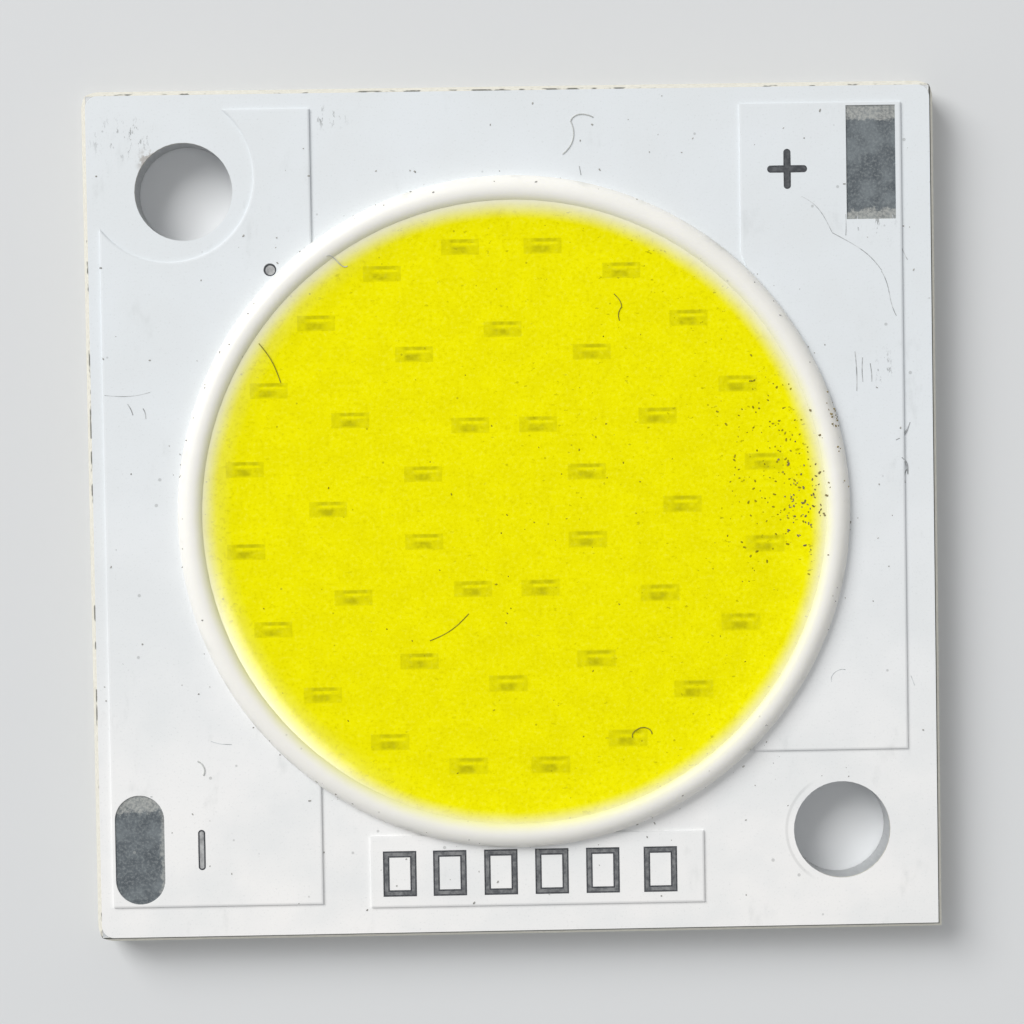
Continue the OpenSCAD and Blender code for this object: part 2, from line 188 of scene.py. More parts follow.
class Tree:
    """The node tree of one finish, with the piece's own coordinates in millimetres."""

    def __init__(self, name: str) -> None:
        """Starts an empty material.

        Args:
            name: The material's name.
        """
        self.material = bpy.data.materials.new(name)
        self.material.use_nodes = True
        self.material.node_tree.nodes.clear()
        own = self.node("ShaderNodeTexCoord", output="Object")
        self.place = self.node(
            "ShaderNodeVectorMath", {"operation": "SCALE"}, {"Vector": own, "Scale": 1 / MM}
        )
        self.x, self.y, self.z = (
            self.node("ShaderNodeSeparateXYZ", {}, {"Vector": self.place}, axis) for axis in "XYZ"
        )

    def node(
        self,
        kind: str,
        settings: dict | None = None,
        sockets: dict | None = None,
        output: int | str = 0,
    ) -> Signal:
        """Adds one node.

        Args:
            kind: The node's type.
            settings: Its settings, which are set before its sockets.
            sockets: A value or a signal for each input, by name or number.
            output: The output that is wanted.

        Returns:
            That output.
        """
        made = self.material.node_tree.nodes.new(kind)
        for name, value in (settings or {}).items():
            setattr(made, name, value)
        for key, value in (sockets or {}).items():
            if isinstance(value, Signal):
                self.material.node_tree.links.new(value.socket, made.inputs[key])
            else:
                made.inputs[key].default_value = value
        return Signal(self, made.outputs[output])

    def blend(self, share: Signal, first: Colour | Signal, second: Colour | Signal) -> Signal:
        """Mixes two colours.

        Args:
            share: 0 for the first colour, 1 for the second.
            first: A colour.
            second: Another colour.

        Returns:
            The mixed colour.
        """
        return self.node(
            "ShaderNodeMix", {"data_type": "RGBA"}, {0: share, 6: first, 7: second}, 2
        )

    def coats(self, base: Signal, *coats: tuple[Signal, Colour]) -> Signal:
        """Lays colours over a base, each with the share that it covers by."""
        for share, colour in coats:
            base = self.blend(share, base, colour)
        return base

    def noise(
        self, per_mm: float, detail: float = 2.0, rough: float = 0.5, where: Signal | None = None
    ) -> Signal:
        """Cloudy noise, 0 to 1 and mostly near a half.

        Args:
            per_mm: Blotches to the millimetre.
            detail: Finer layers added to it.
            rough: How strong the finer layers are.
            where: Coordinates, where they aren't the plain ones.

        Returns:
            The noise.
        """
        return self.node(
            "ShaderNodeTexNoise",
            {},
            {"Vector": where or self.place, "Scale": per_mm, "Detail": detail, "Roughness": rough},
        )

    def specks(self, per_mm: float, size: float, share: float) -> Signal:
        """Scattered round specks.

        Args:
            per_mm: Cells to the millimetre, each of which may hold one speck.
            size: A speck's radius, as a share of a cell.
            share: The share of cells that hold one.

        Returns:
            1 on a speck, else 0.
        """
        cell = {"Vector": self.place, "Scale": per_mm, "Randomness": 1.0}
        far = self.node("ShaderNodeTexVoronoi", {}, cell, "Distance")
        lot = self.node("ShaderNodeTexVoronoi", {}, cell, "Color")
        red = self.node("ShaderNodeSeparateColor", {}, {0: lot})
        return (1 - far.rise(size * 0.6, size)) * red.over(1 - share)

    def stretched(self, x: float, y: float) -> Signal:
        """The coordinates scaled by an amount along X and Y."""
        return self.node(
            "ShaderNodeVectorMath", {"operation": "MULTIPLY"}, {0: self.place, 1: (x, y, 1.0)}
        )

    def far(self, x: float = 0.0, y: float = 0.0) -> Signal:
        """The distance from an upright axis through (x, y), in millimetres."""
        return ((self.x - x) ** 2.0 + (self.y - y) ** 2.0) ** 0.5

    def spot(self, x: float, y: float, across: float, along: float, soft: float) -> Signal:
        """An oval patch with a soft edge.

        Args:
            x: Its centre.
            y: Its centre.
            across: Half its width along X.
            along: Half its width along Y.
            soft: The share of its radius over which it fades.

        Returns:
            1 in the patch and 0 outside it.
        """
        far = (((self.x - x) / across) ** 2.0 + ((self.y - y) / along) ** 2.0) ** 0.5
        return 1 - far.rise(1 - soft, 1.0)

    def bump(self, height: Signal, strength: float = 1.0) -> Signal:
        """A normal from a height in millimetres."""
        sockets = {"Strength": strength, "Distance": MM, "Height": height}
        return self.node("ShaderNodeBump", {}, sockets, "Normal")

    def surface(self, sockets: dict) -> bpy.types.Material:
        """Ends the tree in one shader.

        Args:
            sockets: Values or signals for the shader's sockets.

        Returns:
            The finished material.
        """
        shader = self.node("ShaderNodeBsdfPrincipled", {}, sockets)
        out = self.material.node_tree.nodes.new("ShaderNodeOutputMaterial")
        self.material.node_tree.links.new(shader.socket, out.inputs["Surface"])
        return self.material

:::

**Prompt:** Give back the listing exactly, please, from its first line to the line containing "output: The output", inclusive, and nothing past that line.

**Solution to this task:**
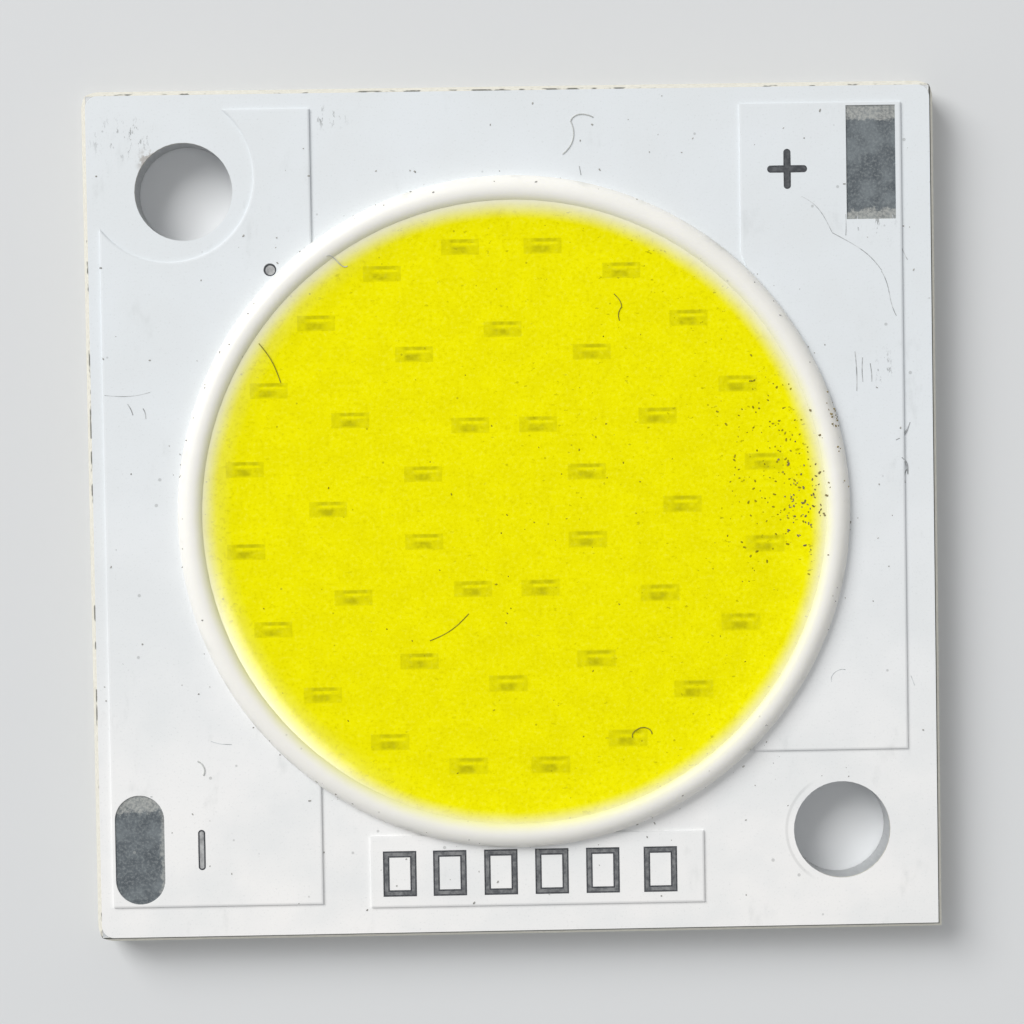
Continue the OpenSCAD and Blender code for this object: part 2, from line 188 of scene.py. More parts follow.
class Tree:
    """The node tree of one finish, with the piece's own coordinates in millimetres."""

    def __init__(self, name: str) -> None:
        """Starts an empty material.

        Args:
            name: The material's name.
        """
        self.material = bpy.data.materials.new(name)
        self.material.use_nodes = True
        self.material.node_tree.nodes.clear()
        own = self.node("ShaderNodeTexCoord", output="Object")
        self.place = self.node(
            "ShaderNodeVectorMath", {"operation": "SCALE"}, {"Vector": own, "Scale": 1 / MM}
        )
        self.x, self.y, self.z = (
            self.node("ShaderNodeSeparateXYZ", {}, {"Vector": self.place}, axis) for axis in "XYZ"
        )

    def node(
        self,
        kind: str,
        settings: dict | None = None,
        sockets: dict | None = None,
        output: int | str = 0,
    ) -> Signal:
        """Adds one node.

        Args:
            kind: The node's type.
            settings: Its settings, which are set before its sockets.
            sockets: A value or a signal for each input, by name or number.
            output: The output that is wanted.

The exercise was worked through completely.